More downhill on good ground, softening as I descended below the frost line, helped me cover the ground quickly and soon I was down in valley on the road leading to Kirk Yetholm. I took off my Yaktrax and almost immediately stepped on to a finger of black ice and ended up on my back. In the six and a half days prior to this I had stumbled, been blown off balance, skidded on the mud, slipped on the ice, slid on the wet duck-boards and skied on the wet grass but I had only fallen over twice. The first time was within 1 mile of the start and the second within 1 mile of the finish.

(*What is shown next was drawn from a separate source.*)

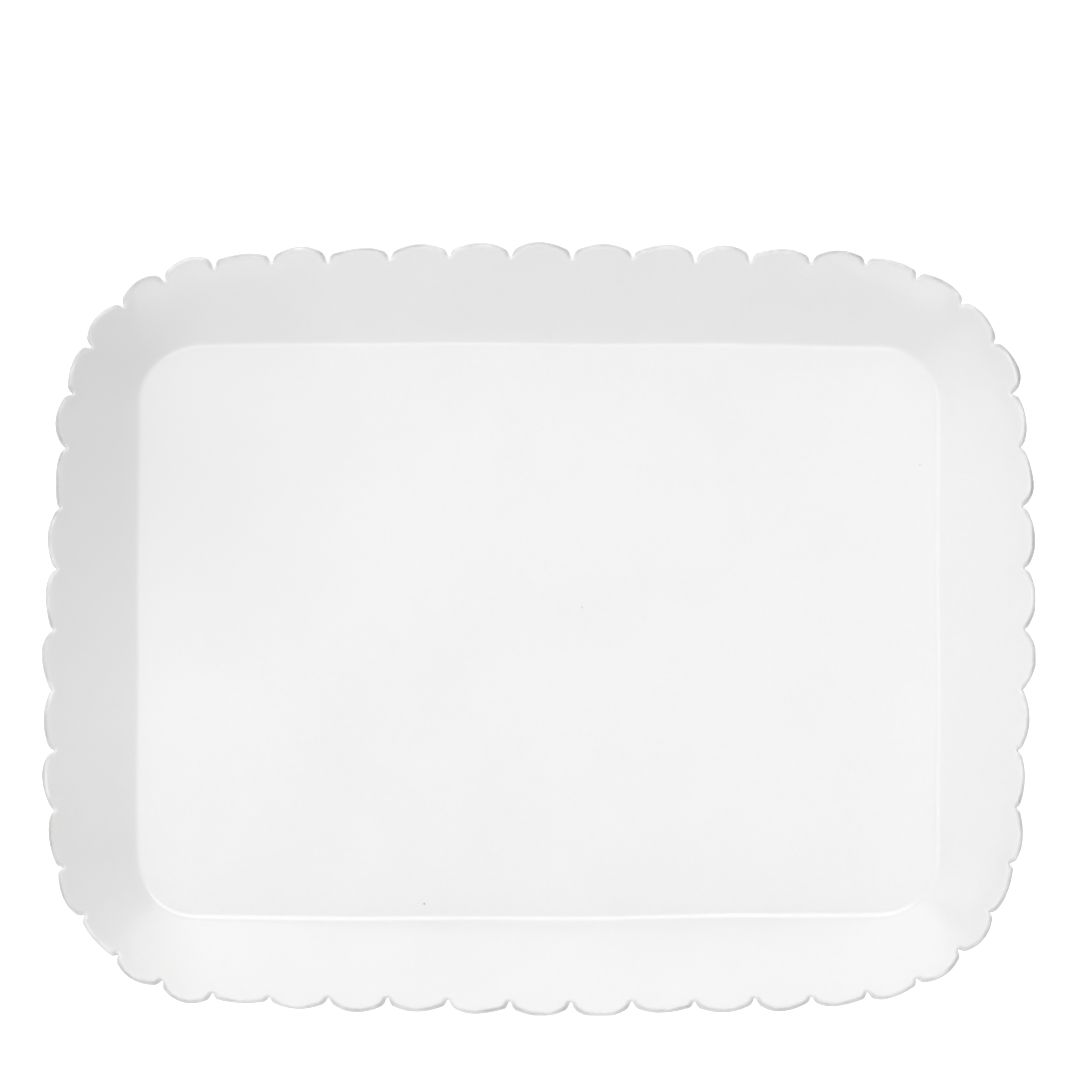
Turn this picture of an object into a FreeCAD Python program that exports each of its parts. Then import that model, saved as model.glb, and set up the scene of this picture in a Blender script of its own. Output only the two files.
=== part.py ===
"""Glazed china serving platter with a scalloped rim, built from its clay pieces and its coats of glaze.

Frame: the origin is on the table under the middle of the platter, +X along its length, +Z up. Millimetres.
Every level curve of the platter is a bowed rounded rectangle, a "ring" of eight arcs. A ring is named by
its place between the well's edge (place 0) and the outer edge of the rim (place 1).
"""
import FreeCAD
import Part
import math
import os

# Overall sizes of the glazed platter.
LENGTH = 410.0
WIDTH = 320.0
HEIGHT = 33.0

# The well: the flat sunken middle, measured at the top of the small step round it.
WELL_LENGTH = 332.0
WELL_WIDTH = 237.0
WELL_CORNER = 24.0
WELL_BOW = 16000.0         # radius of the well's nearly straight sides
WELL_STEP = 0.6            # height of the small step from the floor up to the rim
WELL_STEP_WIDTH = 1.5

# The outer outline through the tips of the lobes.
RIM_CORNER = 74.0
RIM_BOW_LONG = 1900.0      # radius of the two long sides
RIM_BOW_SHORT = 940.0      # radius of the two short sides

# The lobes of the scalloped edge.
LOBES = 54
CORNER_CROWDING = 0.13     # how much closer together the lobes stand in the corners
CROWDING_POWER = 4
NOTCH_DEPTH = 5.6
NOTCH_DEPTH_TILT = 0.6     # notches are this much deeper at the -X end, and shallower at the +X end
NOTCH_DEPTH_CORNER = 1.4   # notches are this much shallower in the corners
NOTCH_GAP = 1.2            # width of a notch at its bottom, in the glaze
LOBE_POWER = 2.5           # the lobe's outline is a superellipse of this power
LOBE_SHARES = (0.0, 0.05, 0.18, 0.5, 0.82, 0.95, 1.0)     # ends and middles of a lobe's three arcs

# Thicknesses.
GLAZE = 0.5
FLOOR_THICK = 5.5
RIM_THICK_ROOT = 5.8       # upright thickness of the rim slab, near the well and at the edge
RIM_THICK_EDGE = 5.0
RIM_START_SHARE = 0.82     # the rim starts at this share of its mean slope and steepens outward

# The foot ring.
FOOT_HEIGHT = 4.0
FOOT_OUTER = 2.0           # the foot's outer side stands this far outside the well's edge
FOOT_TOP_WIDTH = 10.0
FOOT_BASE_WIDTH = 6.5

# The seam where the rim slab is joined to the floor slab.
SEAM_OUTER = 4.0           # the seam lies this far outside the well's edge

# Levels and reaches that follow from the sizes above.
RIM_REACH = (LENGTH - WELL_LENGTH) / 2
FLOOR_TOP = FOOT_HEIGHT + FLOOR_THICK
RIM_FOOT_Z = FLOOR_TOP + WELL_STEP
RIM_RISE = HEIGHT - GLAZE - RIM_FOOT_Z
TRIM_LOW = -1.0            # the trimming prisms reach past the platter below and above
TRIM_HIGH = HEIGHT + 2.0
UPPER_PLACES = (0.0, 0.3, 0.6, 0.9, 1.12)
UNDER_PLACES = (0.3, 0.65, 1.0, 1.35)
FULL_TURN = 2 * math.pi


def between(inner, outer, place):
    """Value at a place between the well's edge (0) and the rim's edge (1)."""
    return inner + (outer - inner) * place


def place_of(offset):
    """Place of the ring that lies this many millimetres outside the well's edge."""
    return offset / RIM_REACH


def ring_at(place):
    """The eight arcs of a ring, each as (centre x, centre y, radius, start angle, sweep)."""
    half_length = between(WELL_LENGTH, LENGTH, place) / 2
    half_width = between(WELL_WIDTH, WIDTH, place) / 2
    corner = between(WELL_CORNER, RIM_CORNER, place)
    outward = max(place, 0.0)      # rings inside the well's edge keep the bow of the well
    bow_long = 1 / between(1 / WELL_BOW, 1 / RIM_BOW_LONG, outward)
    bow_short = 1 / between(1 / WELL_BOW, 1 / RIM_BOW_SHORT, outward)

    # The corner arc touches both side arcs, so its centre is a known distance from both of their centres.
    side_y = half_width - bow_long
    end_x = half_length - bow_short
    apart = math.hypot(end_x, side_y)
    from_side = bow_long - corner
    from_end = bow_short - corner
    along = (from_side ** 2 - from_end ** 2 + apart ** 2) / (2 * apart)
    aside = math.sqrt(from_side ** 2 - along ** 2)
    unit_x = end_x / apart
    unit_y = -side_y / apart
    corner_x = unit_x * along + unit_y * aside
    corner_y = side_y + unit_y * along - unit_x * aside
    end_half = math.atan2(corner_y, corner_x - end_x)
    side_half = math.atan2(corner_x, corner_y - side_y)
    bend = math.pi / 2 - side_half - end_half

    half = math.pi
    quarter = math.pi / 2
    return [
        (end_x, 0.0, bow_short, -end_half, 2 * end_half),
        (corner_x, corner_y, corner, end_half, bend),
        (0.0, side_y, bow_long, quarter - side_half, 2 * side_half),
        (-corner_x, corner_y, corner, quarter + side_half, bend),
        (-end_x, 0.0, bow_short, half - end_half, 2 * end_half),
        (-corner_x, -corner_y, corner, half + end_half, bend),
        (0.0, -side_y, bow_long, half + quarter - side_half, 2 * side_half),
        (corner_x, -corner_y, corner, half + quarter + side_half, bend),
    ]


def arc_point(arc, share, z):
    """Point at a share of the way along one arc of a ring."""
    centre_x, centre_y, radius, start, sweep = arc
    angle = start + sweep * share
    return FreeCAD.Vector(centre_x + radius * math.cos(angle), centre_y + radius * math.sin(angle), z)


def ring_wire(place, z):
    """Closed wire of a ring at height z."""
    edges = []
    for arc in ring_at(place):
        curve = Part.Arc(arc_point(arc, 0, z), arc_point(arc, 0.5, z), arc_point(arc, 1, z))
        edges.append(curve.toShape())
    return Part.Wire(edges)


def ring_stack(levels, ruled=False):
    """Solid through rings given as (place, z), from the lowest to the highest."""
    wires = [ring_wire(place, z) for place, z in levels]
    return Part.makeLoft(wires, True, ruled)


def ring_prism(place, low, high):
    """Upright prism over one ring."""
    face = Part.Face(ring_wire(place, low))
    return face.extrude(FreeCAD.Vector(0, 0, high - low))


def moved(shape, rise):
    """Copy of a shape, moved up by rise."""
    copy = shape.copy()
    copy.translate(FreeCAD.Vector(0, 0, rise))
    return copy


def ring_length(ring):
    """Length once round a ring."""
    return sum(radius * sweep for _, _, radius, _, sweep in ring)


def along_ring(ring, station, inward):
    """Point at a distance along a ring, moved inward square to it."""
    station %= ring_length(ring)
    for centre_x, centre_y, radius, start, sweep in ring:
        if station <= radius * sweep:
            break
        station -= radius * sweep
    angle = start + station / radius
    reach = radius - inward
    return centre_x + reach * math.cos(angle), centre_y + reach * math.sin(angle)


def corner_share(x, y):
    """0 at the middle of each side and 1 on the diagonals, rising steeply near the corners."""
    angle = math.atan2(y / WIDTH, x / LENGTH)
    return abs(math.sin(2 * angle)) ** CROWDING_POWER


def notch_stations(ring):
    """Distances along the ring at which the notches lie, closer together in the corners."""
    steps = 3600
    step = ring_length(ring) / steps
    counted = [0.0]
    for index in range(steps):
        x, y = along_ring(ring, (index + 0.5) * step, 0)
        counted.append(counted[-1] + 1 + CORNER_CROWDING * corner_share(x, y))
    stations = []
    index = 0
    for lobe in range(LOBES + 1):
        wanted = counted[-1] * lobe / LOBES
        while index < steps - 1 and counted[index + 1] < wanted:
            index += 1
        share = (wanted - counted[index]) / (counted[index + 1] - counted[index])
        stations.append((index + share) * step)
    return stations


def start_on_axis(ring):
    """Distance along the ring from its first point to the +X axis."""
    _, _, radius, start, _ = ring[0]
    return -start * radius


def notch_depth(x, y):
    """Depth of the notch at this side of the platter."""
    tilt = NOTCH_DEPTH_TILT * 2 * x / LENGTH
    return NOTCH_DEPTH - tilt - NOTCH_DEPTH_CORNER * corner_share(x, y)


def lobe_height(share):
    """0 at a lobe's two ends, 1 over its middle."""
    return (1 - abs(2 * share - 1) ** LOBE_POWER) ** (1 / LOBE_POWER)


def scallop_wire(inset, z):
    """The scalloped outline: each lobe is three arcs, and a short arc crosses each notch."""
    ring = ring_at(1.0)
    origin = start_on_axis(ring)
    stations = [origin + station for station in notch_stations(ring)]
    half_gap = NOTCH_GAP / 2 + inset

    def outline_point(station, height, depth):
        x, y = along_ring(ring, station, inset + depth * (1 - height))
        return FreeCAD.Vector(x, y, z)

    depths = [notch_depth(*along_ring(ring, station, 0)) for station in stations]
    depths[-1] = depths[0]
    points = []
    for lobe in range(LOBES):
        first = stations[lobe] + half_gap
        last = stations[lobe + 1] - half_gap
        for share in LOBE_SHARES:
            depth = between(depths[lobe], depths[lobe + 1], share)
            points.append(outline_point(between(first, last, share), lobe_height(share), depth))
        notch_floor = depths[lobe + 1] + NOTCH_GAP / 2
        points.append(outline_point(stations[lobe + 1], 0, notch_floor))
    points.append(points[0])

    edges = []
    for index in range(0, len(points) - 1, 2):
        edges.append(Part.Arc(*points[index:index + 3]).toShape())
    return Part.Wire(edges)


def scallop_prism(inset):
    """Upright prism over the scalloped outline, used to trim the rim."""
    face = Part.Face(scallop_wire(inset, TRIM_LOW))
    return face.extrude(FreeCAD.Vector(0, 0, TRIM_HIGH - TRIM_LOW))


def rim_top_z(place):
    """Height of the clay rim's upper surface: it starts gently and steepens outward."""
    return RIM_FOOT_Z + RIM_RISE * (RIM_START_SHARE * place + (1 - RIM_START_SHARE) * place ** 2)


def rim_under_z(place):
    """Height of the clay rim's underside."""
    return rim_top_z(place) - between(RIM_THICK_ROOT, RIM_THICK_EDGE, place)


def space_above():
    """The space over the clay: over the well's floor, its step and the rim."""
    step = ring_stack([(place_of(-WELL_STEP_WIDTH), FLOOR_TOP), (0.0, RIM_FOOT_Z)], ruled=True)
    bowl = ring_stack([(place, rim_top_z(place)) for place in UPPER_PLACES])
    return step.fuse(bowl)


def space_over_underside():
    """Everything over the clay's underside, outside the foot ring."""
    levels = [(place_of(FOOT_OUTER), FOOT_HEIGHT)]
    levels += [(place, rim_under_z(place)) for place in UNDER_PLACES]
    return ring_stack(levels)


def foot_space(offset_top, offset_base):
    """Solid inside one side of the foot ring, from the table to the floor slab."""
    return ring_stack([(place_of(offset_base), 0.0), (place_of(offset_top), FOOT_HEIGHT)], ruled=True)


def make_foot(outer, inner):
    """The coil luted under the well, with sides that narrow towards the table."""
    return outer.cut(inner)


def make_floor(body, inside_seam):
    """The floor slab inside the seam."""
    slab = ring_prism(place_of(SEAM_OUTER), FOOT_HEIGHT, FLOOR_TOP)
    return slab.common(body).common(inside_seam)


def make_rim(body, above, clay_trim, inside_seam):
    """The rim slab outside the seam, cut to the scalloped outline."""
    return body.cut(above).common(clay_trim).cut(inside_seam)


def make_seam_coil(above):
    """The coil pressed into the corner where the rim meets the floor slab: it forms the step."""
    over_floor = ring_prism(place_of(SEAM_OUTER), FLOOR_TOP, TRIM_HIGH)
    return over_floor.cut(above)


def make_face_glaze(body, above, clay_trim, glaze_trim):
    """The coat over the floor, step and rim, and over the scalloped edge."""
    coated = body.cut(moved(above, GLAZE)).common(glaze_trim)
    clay = moved(body, -FLOOR_THICK / 2).cut(above).common(clay_trim)
    return coated.cut(clay)


def make_back_glaze(body, glaze_trim, foot_outer):
    """The coat on the underside of the rim, from the foot ring to the edge."""
    return moved(body, -GLAZE).cut(body).common(glaze_trim).cut(foot_outer)


def make_base_glaze(foot_inner):
    """The coat on the underside of the floor slab, inside the foot ring."""
    layer = ring_prism(0.0, FOOT_HEIGHT - GLAZE, FOOT_HEIGHT)
    return layer.common(foot_inner)


def main():
    above = space_above()
    body = space_over_underside()
    clay_trim = scallop_prism(GLAZE)
    glaze_trim = scallop_prism(0.0)
    inside_seam = ring_prism(place_of(SEAM_OUTER), TRIM_LOW, TRIM_HIGH)
    foot_outer = foot_space(FOOT_OUTER, FOOT_OUTER - (FOOT_TOP_WIDTH - FOOT_BASE_WIDTH) / 2)
    foot_inner = foot_space(
        FOOT_OUTER - FOOT_TOP_WIDTH,
        FOOT_OUTER - (FOOT_TOP_WIDTH + FOOT_BASE_WIDTH) / 2,
    )
    nodes = {
        "well_floor": make_floor(body, inside_seam),
        "rim": make_rim(body, above, clay_trim, inside_seam),
        "seam_coil": make_seam_coil(above),
        "foot_ring": make_foot(foot_outer, foot_inner),
        "face_glaze": make_face_glaze(body, above, clay_trim, glaze_trim),
        "back_glaze": make_back_glaze(body, glaze_trim, foot_outer),
        "base_glaze": make_base_glaze(foot_inner),
    }
    os.makedirs("parts", exist_ok=True)
    for name, shape in nodes.items():
        solid = shape.Solids[0]
        print(name, "solids", len(shape.Solids), "valid", solid.isValid(), "volume", round(solid.Volume))
        solid.exportStep(f"parts/{name}.step")


main()
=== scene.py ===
"""Looks of the scalloped china platter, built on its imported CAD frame.

Shapes are worked out in millimetres with numpy and turn into metres where a mesh is made. Every level
curve is a "ring": a rounded rectangle with bowed sides, named by its place between the well's edge (0)
and the outer edge (1). The rim is a grid of columns, which run outward, and rows, which run round.
"""
import math

import bpy
import numpy as np
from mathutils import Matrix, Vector


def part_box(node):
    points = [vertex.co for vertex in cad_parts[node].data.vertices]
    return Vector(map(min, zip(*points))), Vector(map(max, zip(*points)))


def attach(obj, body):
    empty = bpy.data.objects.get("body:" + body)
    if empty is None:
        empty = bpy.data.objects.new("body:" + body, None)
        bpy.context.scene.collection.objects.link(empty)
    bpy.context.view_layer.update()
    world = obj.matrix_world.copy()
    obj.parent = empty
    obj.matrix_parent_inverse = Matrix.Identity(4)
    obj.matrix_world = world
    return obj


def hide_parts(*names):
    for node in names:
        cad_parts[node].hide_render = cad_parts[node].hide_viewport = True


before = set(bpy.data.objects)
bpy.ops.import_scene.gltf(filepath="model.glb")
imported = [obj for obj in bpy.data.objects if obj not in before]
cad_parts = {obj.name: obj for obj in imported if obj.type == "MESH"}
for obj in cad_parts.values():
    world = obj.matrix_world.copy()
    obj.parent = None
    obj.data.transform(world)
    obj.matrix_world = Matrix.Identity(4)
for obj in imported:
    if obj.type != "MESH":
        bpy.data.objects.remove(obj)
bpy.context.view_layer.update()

MM = 0.001


def node_box(node):
    """Lowest and highest corner of a CAD node, in millimetres."""
    low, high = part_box(node)
    return np.array(low) / MM, np.array(high) / MM


# Sizes taken from the frame.
GLAZE = 0.5
glaze_low, glaze_high = node_box("face_glaze")
_, seam_high = node_box("seam_coil")
_, foot_high = node_box("foot_ring")
HALF_LENGTH, HALF_WIDTH, HEIGHT = glaze_high
FLOOR_Z = glaze_low[2] + GLAZE
SEAM_OUTER = 4.0
WELL_HALF_LENGTH = seam_high[0] - SEAM_OUTER
WELL_HALF_WIDTH = seam_high[1] - SEAM_OUTER
REACH = HALF_LENGTH - WELL_HALF_LENGTH
FOOT_TOP = foot_high[2]
FOOT_OUTER = foot_high[0] - WELL_HALF_LENGTH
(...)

The tarmac took all the wind from my sails. I got a good march going and started to think of the finish and the welcome and the pub and the beer and the food.
One more cruel and brutal hill on the road into town surprised me but soon I was walking down the village green towards where I thought the pub must be. I could see no lights or banners to guide me. There was a small crowd so I headed towards them. They gave me a polite ripple of applause which I tried to acknowledge while still looking faintly embarrassed.
Prompted by an onlooker, I touched the pub wall and turned to go inside. As I did Nici Griffin came out slightly flustered and insisted I go through my finish ritual again so that she could then present me with my medal. Actually, I just wanted my beer. Ok, I wanted my medal too. There are no pictures of my finish but I did do it, I promise.
I opened the door of the pub to a rapturous round of applause from racers, volunteers and general pub goers. I don't expect to ever again receive a welcome like that when I enter a pub.The photo above captures how I felt at that moment.
Amazingly, I was reunited with my phone and so could capture a moment of two of the evening before "exhaustion" set in. I caught up with fellow racers, some of whom I'd not seen since the start, and volunteers. The atmosphere as more and more finishers came into the pub was lovely, like a big extended family welcoming home sons and daughters at Christmas
My hurry to make sure that I finished ahead of Phil was somewhat misplaced and Ian and Amanda had a little wait for him at Hut 2. The pub had kicked out and I was wondering how long I was prepared to wait in the freezing evening when Phil, Amanda and Ian strolled down the hill.
In something of an anti-climax, Phil touched the pub wall and was given his medal. They had run out of finisher's t-shirts in any size other than XL and there was no finisher's half pint of beer to greet him.
We headed for Ian's camper van and he drove us to the village hall. I stayed up and ate and drank for as long as I could, wanting to savour the moment but soon was too tired to carry on and crawled into my sleeping bag.
I understand that the hall was very noisy that night and in particular one person was making a lot of drunken noise right next to me. Once again I proved that if nothing else that I could outsleep anyone.